Originally the tower was built for making shot from lead. The molten metal dropping from the melting chamber at the top, formed perfect spheres as it cooled in its fall down the 120 feet within the tower. Those days are over now, but the tower still has a warm place in the heart of Londoners.

The lighthouse mounted at the top will flash from sunset to Exhibition closing time. It has a power of 3 million candles. It is of the most modern all-electric design and so takes up far less space than the older types which needed weighty lenses to intensify the beam. The light itself comes from a lamp of three thousand watts; an automatic device ensures that a second lamp can swing immediately into position should it fail. This lighthouse optic is the work of Chance Brothers, Ltd., who made all the glass for the original Crystal Palace a hundred years ago.

i87

The radio beacon is above the lighthouse optic. The most obvious part of it is a large reflector which beams the signal from the aerial within it on to the moon. This is part of the radio telescope and is connected with the display in the Dome of Discovery by underground cable. In the Dome visitors can transmit signals to the moon and actually see them reflected back to the earth after about two and a half seconds.

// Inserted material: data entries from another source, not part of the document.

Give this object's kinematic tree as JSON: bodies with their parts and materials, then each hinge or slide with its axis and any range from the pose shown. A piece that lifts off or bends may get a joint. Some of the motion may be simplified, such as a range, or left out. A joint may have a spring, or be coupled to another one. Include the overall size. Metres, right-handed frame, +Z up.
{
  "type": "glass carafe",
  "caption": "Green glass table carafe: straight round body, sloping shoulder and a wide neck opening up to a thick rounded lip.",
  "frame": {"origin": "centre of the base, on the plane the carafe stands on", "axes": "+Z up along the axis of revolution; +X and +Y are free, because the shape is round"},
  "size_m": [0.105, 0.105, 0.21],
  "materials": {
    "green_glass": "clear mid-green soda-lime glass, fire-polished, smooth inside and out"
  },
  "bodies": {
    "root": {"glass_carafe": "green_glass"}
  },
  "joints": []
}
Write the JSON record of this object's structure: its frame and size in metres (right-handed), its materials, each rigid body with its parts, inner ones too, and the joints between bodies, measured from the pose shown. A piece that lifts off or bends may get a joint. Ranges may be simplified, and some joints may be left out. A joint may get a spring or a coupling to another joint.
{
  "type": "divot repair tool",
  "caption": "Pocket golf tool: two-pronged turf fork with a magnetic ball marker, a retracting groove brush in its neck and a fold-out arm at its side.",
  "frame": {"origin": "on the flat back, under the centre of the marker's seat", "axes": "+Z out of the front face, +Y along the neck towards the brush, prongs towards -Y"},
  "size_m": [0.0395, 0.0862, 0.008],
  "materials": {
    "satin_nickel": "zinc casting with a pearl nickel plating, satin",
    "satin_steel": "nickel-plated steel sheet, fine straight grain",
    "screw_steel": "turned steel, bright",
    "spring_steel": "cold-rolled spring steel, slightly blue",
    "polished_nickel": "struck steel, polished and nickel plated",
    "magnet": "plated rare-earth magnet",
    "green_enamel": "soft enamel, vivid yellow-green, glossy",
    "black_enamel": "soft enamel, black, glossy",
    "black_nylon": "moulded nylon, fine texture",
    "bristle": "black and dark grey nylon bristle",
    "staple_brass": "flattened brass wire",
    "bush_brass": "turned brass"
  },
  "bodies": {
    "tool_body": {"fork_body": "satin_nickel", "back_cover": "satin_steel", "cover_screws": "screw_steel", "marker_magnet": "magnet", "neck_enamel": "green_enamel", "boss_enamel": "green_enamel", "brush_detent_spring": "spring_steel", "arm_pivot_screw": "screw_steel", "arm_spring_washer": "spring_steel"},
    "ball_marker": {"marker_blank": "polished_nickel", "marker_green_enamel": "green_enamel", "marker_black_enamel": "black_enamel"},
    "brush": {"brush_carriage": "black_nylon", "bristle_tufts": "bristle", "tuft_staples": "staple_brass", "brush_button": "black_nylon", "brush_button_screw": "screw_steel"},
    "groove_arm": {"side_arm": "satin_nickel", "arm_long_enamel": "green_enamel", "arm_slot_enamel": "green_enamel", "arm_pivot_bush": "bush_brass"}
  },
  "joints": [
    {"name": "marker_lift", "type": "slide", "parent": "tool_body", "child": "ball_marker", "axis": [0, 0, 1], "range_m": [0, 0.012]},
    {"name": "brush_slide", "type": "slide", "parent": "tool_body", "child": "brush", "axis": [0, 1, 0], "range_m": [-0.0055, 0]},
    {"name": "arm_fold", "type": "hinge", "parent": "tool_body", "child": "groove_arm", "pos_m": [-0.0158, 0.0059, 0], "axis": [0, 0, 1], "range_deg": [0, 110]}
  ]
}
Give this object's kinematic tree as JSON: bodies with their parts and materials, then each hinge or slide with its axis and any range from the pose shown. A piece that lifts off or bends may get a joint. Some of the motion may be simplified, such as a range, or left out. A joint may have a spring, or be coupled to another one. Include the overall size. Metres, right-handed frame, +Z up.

The aerial of the equipment is placed on the top of the Shot Tower so that static interference from other electrical equipment nearby shall be at a minimum. The transmitter itself is unique in that it can operate whenever the moon is above the horizon. Earlier models can only be used at moonrise and moonset.

Visitors are able to see inside the Shot Tower. The entrance brings them onto a circular gallery. Above them, the original spiral staircase winds upwards to the top of the tower. Below, a kaleidoscope shows the varied character of the London scene in a changing pattern of pictures.

A short bridge leads from the Shot Tower to the brightly lit Tank Chamber where there is a small exhibit showing the development of the South Bank site.